» **Source excerpt**:
########

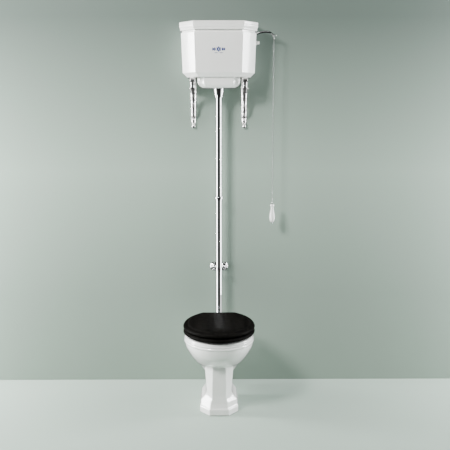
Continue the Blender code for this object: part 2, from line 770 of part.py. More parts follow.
def build_lever_bracket():
    """A plate inside the cistern's side wall with two cheeks that carry the lever's pin."""
    plate = box("lever_bracket", (0.1890, 0.246, 1.974), (0.1930, 0.288, 2.006), CASTING)
    for name, y in (("front", 0.2530), ("back", 0.2780)):
        low = (LEVER_PIVOT_X - 0.009, y, LEVER_PIVOT_Z - 0.009)
        high = (0.1910, y + 0.003, LEVER_PIVOT_Z + 0.009)
        join(plate, box_tool(f"cheek_{name}", low, high))
    cut(
        plate,
        box_tool("bracket_slot", (0.18, 0.2585, 1.9755), (0.20, 0.2755, 2.02)),
        rod_tool("bracket_bore", (LEVER_PIVOT_X, 0.24, LEVER_PIVOT_Z), "y", 0.06, 0.0033),
    )
    rod("lever_pin", (LEVER_PIVOT_X, 0.2505, LEVER_PIVOT_Z), "y", 0.033, 0.0030, CHROME, sides=16)


def build_fill_valve():
    body = rod("fill_valve_body", (0.150, VALVE_Y, VALVE_Z), "x", 0.0380, 0.0110, PLASTIC)
    join(
        body,
        rod_tool("valve_flange", (0.1868, VALVE_Y, VALVE_Z), "x", 0.0030, 0.0145, sides=ROUND),
        rod_tool("valve_tail", (0.186, VALVE_Y, VALVE_Z), "x", 0.0355, 0.0080, sides=ROUND),
    )
    for name, y in (("front", VALVE_Y - 0.0100), ("back", VALVE_Y + 0.0070)):
        low = (ARM_PIVOT_X - 0.006, y, VALVE_Z - 0.0055)
        high = (0.156, y + 0.003, VALVE_Z + 0.0055)
        join(body, box_tool(f"lug_{name}", low, high))
    cut(
        body,
        rod_tool("piston_bore", (0.140, VALVE_Y, VALVE_Z), "x", 0.026, 0.0055),
        rod_tool("water_way", (0.160, VALVE_Y, VALVE_Z), "x", 0.08, 0.0035, sides=12),
        rod_tool("lug_bore", (ARM_PIVOT_X, 0.22, VALVE_Z), "y", 0.04, 0.0029, sides=12),
    )
    ring("fill_valve_washer", (0.1901, VALVE_Y, VALVE_Z), "x", 0.0083, 0.0135, 0.0019, RUBBER)
    ring("fill_valve_nut", (0.2027, VALVE_Y, VALVE_Z), "x", 0.0083, 0.0108, 0.0070, PLASTIC)
    rod("valve_piston", (0.1446, VALVE_Y, VALVE_Z), "x", 0.0150, 0.0050, BRASS, sides=16)


def build_float():
    """The arm and ball as they hang in an empty cistern."""
    direction = Vector((-math.cos(ARM_DROP), 0.0, -math.sin(ARM_DROP)))
    pivot = Vector((ARM_PIVOT_X, VALVE_Y, VALVE_Z))
    centre = pivot + direction * ARM_LENGTH
    arm_line = [pivot + direction * 0.004, centre - direction * 0.020]
    arm = as_mesh(tube("float_arm", arm_line, 0.0022, BRASS), BRASS)
    join(
        arm,
        rod_tool("arm_boss", (ARM_PIVOT_X, VALVE_Y - 0.0060, VALVE_Z), "y", 0.0120, 0.0060),
        rod_tool("arm_pin", (ARM_PIVOT_X, VALVE_Y - 0.0115, VALVE_Z), "y", 0.0230, 0.0026, sides=12),
    )
    bulb = ball("float_ball", centre, FLOAT_R, PLASTIC, sides=20, rings=12)
    socket_line = [centre - direction * 0.060, centre - direction * 0.016]
    cut(bulb, as_mesh(tube("float_socket", socket_line, 0.0026, collection=CUTTERS)))


# ---------------------------------------------------------------- chain and pull


def build_chain():
    wire_loop("chain_hook", CHAIN_X, CHAIN_EYE_Z, CHAIN_TOP_Z + 0.0016, 0.0048, 0.0012, CHROME)
    steps = 24
    drop = (CHAIN_TOP_Z - CHAIN_END_Z) / steps
    points = [(CHAIN_X, PIPE_Y, CHAIN_TOP_Z - drop * i) for i in range(steps + 1)]
    tube("pull_chain", points, CHAIN_R, CHROME)
    wire_loop("handle_ring", CHAIN_X, CHAIN_END_Z - GAP - 0.0012, SPINDLE_EYE_Z, 0.0050, 0.0012, CHROME)


# radius, height
HANDLE_PROFILE = (
    (0.0022, 1.0685), (0.0085, 1.0685), (0.0118, 1.0650), (0.0118, 1.0560),
    (0.0085, 1.0500), (0.0090, 1.0400), (0.0125, 1.0220), (0.0155, 1.0040),
    (0.0150, 0.9880), (0.0110, 0.9720), (0.0070, 0.9665), (0.0022, 0.9665),
)


def build_pull_handle():
    """A turned handle on a thin spindle with an eye above it and a bead below it."""
    spindle = rod("handle_spindle", (CHAIN_X, PIPE_Y, 0.9620), "z", 0.1095, 0.0018, CHROME, sides=10)
    eye_start = (CHAIN_X, PIPE_Y - 0.0015, SPINDLE_EYE_Z)
    join(
        spindle,
        ring("spindle_eye", eye_start, "y", 0.0036, 0.0058, 0.003, collection=CUTTERS, sides=16),
        ball("spindle_foot", (CHAIN_X, PIPE_Y, 0.9615), 0.0038, collection=CUTTERS, sides=12, rings=8),
    )
    turned("pull_handle", (CHAIN_X, PIPE_Y, 0.0), "z", HANDLE_PROFILE, CHINA, sides=16)


# ---------------------------------------------------------------- flush pipe


def pipe(name, points):
    """A chrome tube along points, open at both ends."""
    obj = as_mesh(tube(name, points, PIPE_R, CHROME, sides=4, caps=False), CHROME)
    bm = bmesh.new()
    bm.from_mesh(obj.data)
    bm.faces.ensure_lookup_table()
    face = bm.faces[0]
    nearest = min((Vector(p) for p in points), key=lambda p: (face.calc_center_median() - p).length)
    middle = face.calc_center_median() - nearest
    if face.normal.dot(middle) < 0:
        bmesh.ops.reverse_faces(bm, faces=bm.faces)
    bm.to_mesh(obj.data)
    bm.free()
    shell = obj.modifiers.new("wall", "SOLIDIFY")
    shell.thickness = PIPE_WALL
    shell.offset = -1.0
    return obj


def build_flush_pipe():
    pipe("flush_pipe_upper", [(0, PIPE_Y, 1.6880), (0, PIPE_Y, 1.400), (0, PIPE_Y, COUPLING_Z + GAP)])
    bend = 0.045
    corner = (0, PIPE_Y - bend, HORN_Z + bend)
    elbow = arc(corner, bend, 0, -90, 8, "yz")
    top = (0, PIPE_Y, COUPLING_Z - GAP)
    pipe("flush_pipe_lower", [top, (0, PIPE_Y, 0.760), *elbow, (0, 0.190, HORN_Z)])


# radius, height: a low sleeve with a band round its middle
COUPLING_PROFILE = (
    (PIPE_BORE, -0.012), (0.0185, -0.012), (0.0190, -0.004), (0.0225, -0.004),
    (0.0225, 0.004), (0.0190, 0.004), (0.0185, 0.010), (PIPE_BORE, 0.010),
)
CONE_NUT_PROFILE = (
    (0.0268, 1.7130), (0.0300, 1.7130), (0.0290, 1.7060), (0.0264, 1.6900), (0.0232, 1.6700),
    (0.0225, 1.6630), (PIPE_BORE, 1.6630), (PIPE_BORE, 1.6860), (0.0212, 1.6865),
    (0.0216, 1.6930), (0.0268, 1.7000),
)
# radius, distance from y = 0
FLUSH_CONE_PROFILE = (
    (0.0283, 0.1860), (0.0315, 0.1860), (0.0325, 0.2050), (0.0305, 0.2100), (0.0215, 0.2150),
    (0.0205, 0.2200), (PIPE_BORE, 0.2200), (PIPE_BORE, 0.2053), (0.0283, 0.2053),
)


def build_pipe_fittings():
    turned("pipe_coupling", (0, PIPE_Y, COUPLING_Z), "z", COUPLING_PROFILE, CHROME)
    turned("outlet_cone_nut", (0, PIPE_Y, 0), "z", CONE_NUT_PROFILE, CHROME)
    turned("flush_cone", (0, 0, HORN_Z), "y", FLUSH_CONE_PROFILE, RUBBER)


# radius, distance from the wall
STEM_PROFILE = (
    (0.0, 0.0), (0.0250, 0.0), (0.0250, -0.003), (0.0180, -0.007), (0.0085, -0.010), (0.0050, -0.016),
    (0.0050, -STEM_SHOULDER), (0.0030, -STEM_SHOULDER), (0.0030, -STEM_TIP), (0.0, -STEM_TIP),
)
# radius, distance from the band's front
CLIP_NUT_PROFILE = (
    (0.0033, 0.0), (0.0075, 0.0), (0.0075, -0.0040), (0.0055, -0.0095), (0.0033, -0.0105),
)


def build_clip_stem(side, x):
    turned(f"clip_stem_{side}", (x, WALL_Y, CLIP_Z), "y", STEM_PROFILE, CHROME)
    front = (x, PIPE_Y - BAND_HALF - GAP, CLIP_Z)
    turned(f"clip_nut_{side}", front, "y", CLIP_NUT_PROFILE, CHROME, sides=16)


def build_clip():
    """A band on the pipe, carried by two stems that stand on round wall rosettes."""
    low, high = CLIP_Z - 0.007, CLIP_Z + 0.007
    band = rod("clip_band", (0, PIPE_Y, low), "z", high - low, 0.0188, CHROME)
    wing = 0.0365
    wings = box_tool("clip_wings", (-wing, PIPE_Y - BAND_HALF, low), (wing, PIPE_Y + BAND_HALF, high))
    join(band, wings)
    cut(band, rod_tool("clip_bore", (0, PIPE_Y, CLIP_Z - 0.02), "z", 0.04, PIPE_BORE, sides=ROUND))
    for side, x in (("left", -CLIP_X), ("right", CLIP_X)):
        cut(band, rod_tool(f"clip_hole_{side}", (x, PIPE_Y - 0.01, CLIP_Z), "y", 0.02, 0.0033, sides=12))
        build_clip_stem(side, x)


build_pan()
build_pan_screws()
build_seat()
build_lid()
build_hinge()
build_buffers()
build_cistern()
build_cistern_lid()
build_brackets()
build_siphon()
build_siphon_piston()
build_lever()
build_lever_bracket()
build_fill_valve()
build_float()
build_chain()
build_pull_handle()
build_flush_pipe()
build_pipe_fittings()
build_clip()
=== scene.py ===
"""High-level toilet: materials, detailed pieces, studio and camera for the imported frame.

Metres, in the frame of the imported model: +Z up, the front faces -Y, the wall is the plane
y = WALL_Y and the origin is on the floor, on the centre line of the pan's foot.
"""

import json
import math

import bmesh
import bpy
from mathutils import Matrix, Vector


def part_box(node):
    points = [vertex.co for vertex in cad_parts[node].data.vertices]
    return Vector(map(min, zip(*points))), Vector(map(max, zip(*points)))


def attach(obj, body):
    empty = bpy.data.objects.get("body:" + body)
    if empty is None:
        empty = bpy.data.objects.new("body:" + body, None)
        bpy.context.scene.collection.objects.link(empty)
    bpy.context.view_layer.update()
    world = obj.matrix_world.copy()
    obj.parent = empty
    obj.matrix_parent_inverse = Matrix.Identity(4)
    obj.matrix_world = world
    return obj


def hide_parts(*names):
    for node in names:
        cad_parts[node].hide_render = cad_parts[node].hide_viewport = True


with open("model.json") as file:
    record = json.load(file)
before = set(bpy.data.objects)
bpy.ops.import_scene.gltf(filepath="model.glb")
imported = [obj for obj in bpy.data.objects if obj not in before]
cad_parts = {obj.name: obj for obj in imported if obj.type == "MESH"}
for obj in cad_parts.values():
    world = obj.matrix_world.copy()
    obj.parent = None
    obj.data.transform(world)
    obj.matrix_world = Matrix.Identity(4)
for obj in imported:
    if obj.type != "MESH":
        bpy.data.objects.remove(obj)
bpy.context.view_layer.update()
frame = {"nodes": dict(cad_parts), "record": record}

# ---------------------------------------------------------------- shared dimensions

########

» **What you are asked to do**:
Set down, exactly as written, each line of the data from its opening line through the one containing "0.0030, CHROME, sides=16)". Output nothing more.

» **Correct answer**:
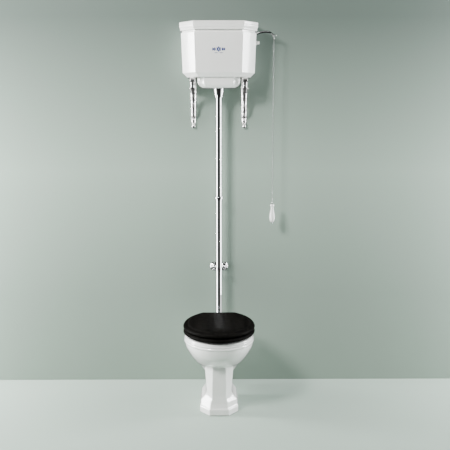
Continue the Blender code for this object: part 2, from line 770 of part.py. More parts follow.
def build_lever_bracket():
    """A plate inside the cistern's side wall with two cheeks that carry the lever's pin."""
    plate = box("lever_bracket", (0.1890, 0.246, 1.974), (0.1930, 0.288, 2.006), CASTING)
    for name, y in (("front", 0.2530), ("back", 0.2780)):
        low = (LEVER_PIVOT_X - 0.009, y, LEVER_PIVOT_Z - 0.009)
        high = (0.1910, y + 0.003, LEVER_PIVOT_Z + 0.009)
        join(plate, box_tool(f"cheek_{name}", low, high))
    cut(
        plate,
        box_tool("bracket_slot", (0.18, 0.2585, 1.9755), (0.20, 0.2755, 2.02)),
        rod_tool("bracket_bore", (LEVER_PIVOT_X, 0.24, LEVER_PIVOT_Z), "y", 0.06, 0.0033),
    )
    rod("lever_pin", (LEVER_PIVOT_X, 0.2505, LEVER_PIVOT_Z), "y", 0.033, 0.0030, CHROME, sides=16)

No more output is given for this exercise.